LLM-Virus: Evolutionary Jailbreak Attack on Large Language Models
Miao Yu, Junfeng Fang, Yingjie Zhou, Xing Fan, Kun Wang, Shirui Pan, Qingsong Wen
TL;DR
This paper addresses the challenge of jailbreak attacks on safety-aligned LLMs by introducing LLM-Virus, an evolutionary jailbreak framework that leverages LLMs as evolutionary operators (mutation, crossover, fitness evaluation) to optimize jailbreak templates. By framing jailbreak evolution as a transfer learning problem, the method uses a Strain Collection to seed diverse, concise templates, Local Evolution on a reduced dataset for efficient search, and Generalized Infection to assess cross-model transfer on a full dataset. Empirical results on HarmBench and AdvBench show competitive or superior toxicity and strong transferability to several hosts, along with favorable perplexity and significantly lower runtime due to parallelized, localized evolution.

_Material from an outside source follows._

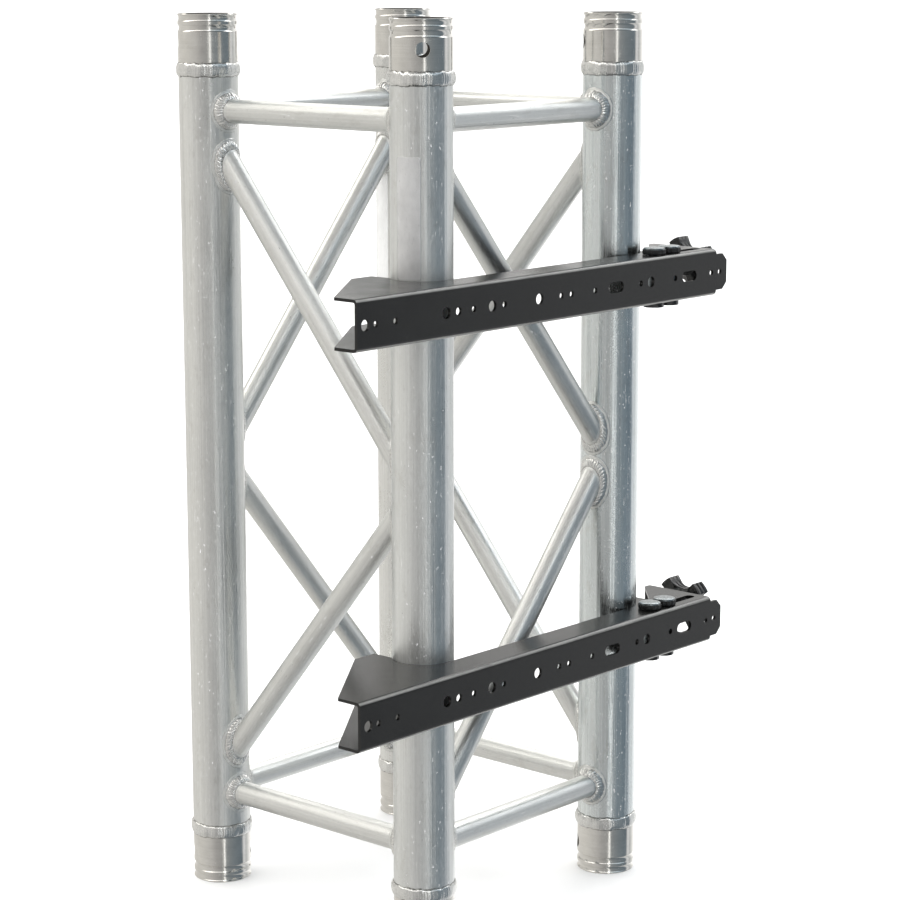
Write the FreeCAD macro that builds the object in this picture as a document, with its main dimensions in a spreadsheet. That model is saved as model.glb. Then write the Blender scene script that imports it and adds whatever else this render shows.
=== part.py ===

Ablation and case studies reinforce the value of the three framework components and demonstrate how templates evolve to higher effectiveness while becoming shorter, highlighting practical implications for strengthening LLM safety against adaptive threats.
Abstract
While safety-aligned large language models (LLMs) are increasingly used as the cornerstone for powerful systems such as multi-agent frameworks to solve complex real-world problems, they still suffer from potential adversarial queries, such as jailbreak attacks, which attempt to induce harmful content. Researching attack methods allows us to better understand the limitations of LLM and make trade-offs between helpfulness and safety. However, existing jailbreak attacks are primarily based on opaque optimization techniques (e.g. token-level gradient descent) and heuristic search methods like LLM refinement, which fall short in terms of transparency, transferability, and computational cost. In light of these limitations, we draw inspiration from the evolution and infection processes of biological viruses and propose LLM-Virus, a jailbreak attack method based on evolutionary algorithm, termed evolutionary jailbreak. LLM-Virus treats jailbreak attacks as both an evolutionary and transfer learning problem, utilizing LLMs as heuristic evolutionary operators to ensure high attack efficiency, transferability, and low time cost. Our experimental results on multiple safety benchmarks show that LLM-Virus achieves competitive or even superior performance compared to existing attack methods.